* [Problem to solve]: Search the data for the string "from" and gather each line it is in.

[Records with modeling code]

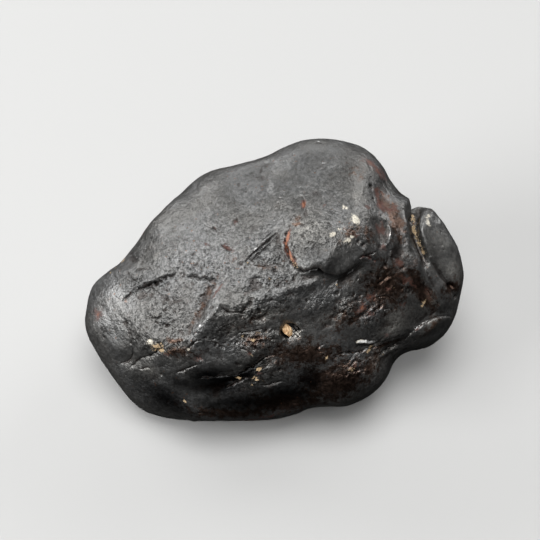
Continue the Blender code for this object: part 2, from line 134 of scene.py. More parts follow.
class Skin:
    """The stone's surface points, in millimetres from its middle, and the brushes that work on them."""

    def __init__(self, thing):
        self.thing = thing
        self.rng = np.random.default_rng(WANDER_SEED)
        self.cracks = []
        self.read()

    def read(self):
        """Takes the points and triangles from the mesh."""
        mesh = self.thing.data
        points = np.empty(len(mesh.vertices) * 3)
        mesh.vertices.foreach_get("co", points)
        self.points = points.reshape(-1, 3) / MM - MIDDLE
        mesh.calc_loop_triangles()
        triangles = np.empty(len(mesh.loop_triangles) * 3, np.int32)
        mesh.loop_triangles.foreach_get("vertices", triangles)
        self.triangles = triangles.reshape(-1, 3)
        self.measure()

    def write(self):
        """Gives the points back to the mesh, none of them below the ground."""
        mesh = self.thing.data
        points = (self.points + MIDDLE) * MM
        points[:, 2] = np.maximum(points[:, 2], 0)
        mesh.vertices.foreach_set("co", points.ravel())
        mesh.update()

    def measure(self):
        """Works out the outward direction at each point, after the points have moved."""
        a, b, c = (self.points[self.triangles[:, i]] for i in range(3))
        facing = np.cross(b - a, c - a)
        outward = np.zeros_like(self.points)
        for corner in range(3):
            for axis in range(3):
                outward[:, axis] += np.bincount(self.triangles[:, corner], facing[:, axis], len(outward))
        self.outward = unit(outward)
        seen = self.points @ SEEN.T
        self.seen_at = (seen[:, :2] - AIM) * (DISTANCE / (DISTANCE - seen[:, 2]))[:, None] + AIM
        self.farther = np.where(self.outward @ SEEN[2] > 0, 0, HIDDEN_FARTHER)
        self.ways = unit(self.points)

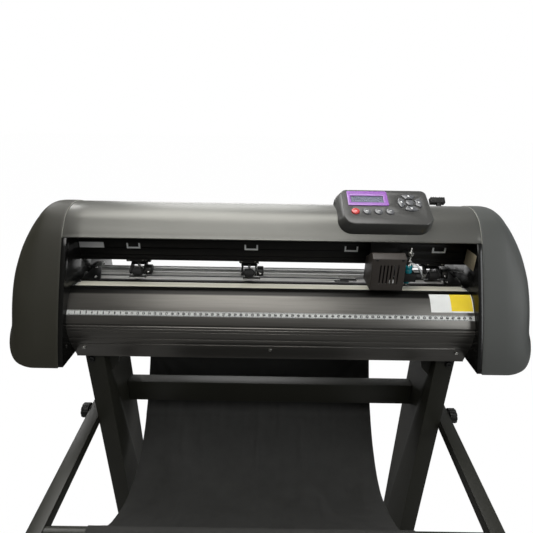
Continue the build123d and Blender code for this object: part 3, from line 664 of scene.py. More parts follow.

* [The reply]:
Continue the Blender code for this object: part 2, from line 134 of scene.py. More parts follow.
    """The stone's surface points, in millimetres from its middle, and the brushes that work on them."""
        """Takes the points and triangles from the mesh."""
Continue the build123d and Blender code for this object: part 3, from line 664 of scene.py. More parts follow.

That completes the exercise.